From a curriculum perspective we need to move toward homebrew curriculums based on the best resources out there. Will it take a lot of work? Of course it will, but we need to find time for teachers to start building their own....becoming hackers to teach future hackers. My main worry is that it seems like less of the day is being committed to collaboration and development. While a trending thing to proclaim "we're doing Professional Learning Communities," the trend seems to be more time in front of kids to mend budget gaps.

Motivation, mentioned above is a key piece of this as well. As I've found with teaching and parenting, saying its important isn't the same as the child/student feeling it's important. That involves a different skill set that Warlick alludes to...

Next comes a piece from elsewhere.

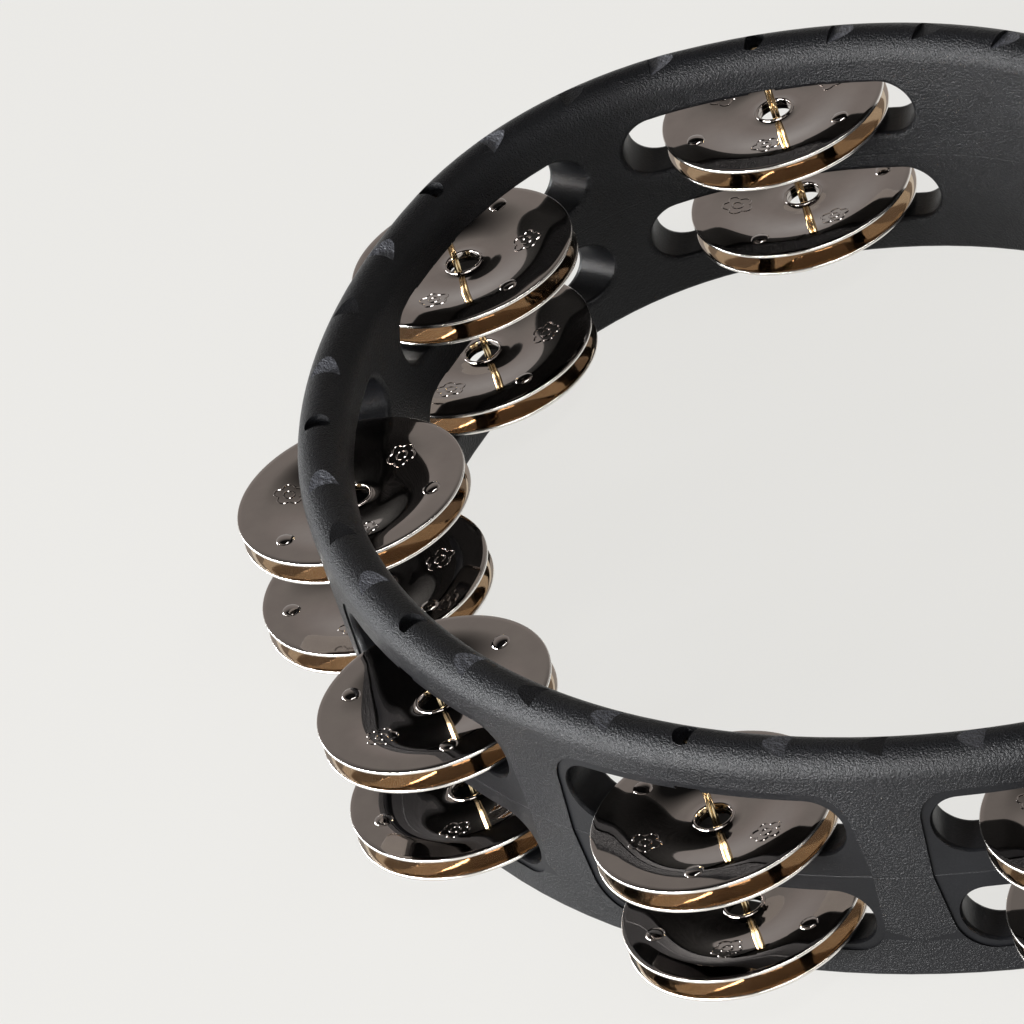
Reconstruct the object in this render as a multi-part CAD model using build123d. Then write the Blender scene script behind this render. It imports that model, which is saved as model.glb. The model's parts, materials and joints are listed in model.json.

I taught my students about inventions and inventors, but I should have told the stories of how he or she did that, about how he hacked those filaments and electricity...Those stories need to be told, admired and emulated and they need to be an integral part of our classroom conversations.
Tell the story how Woz and Jobs built the Apple, how Einstein arrived at his theory of relativity, how Churchill or JFK made gut-wrenching decisions. We all want to Be of Use, so spark the imagination by telling the stories of how these great inventions or events came to be. Compelling storytelling isn't a generational thing...it just may need to be available in a few different mediums to reach all audiences.

This weekend I also started Tony Wagner's Creating Innovators. I suspect some of this will run parallel with what he has to say about educating a future workforce full of creators, tinkerers and hackers to solve the world's problems.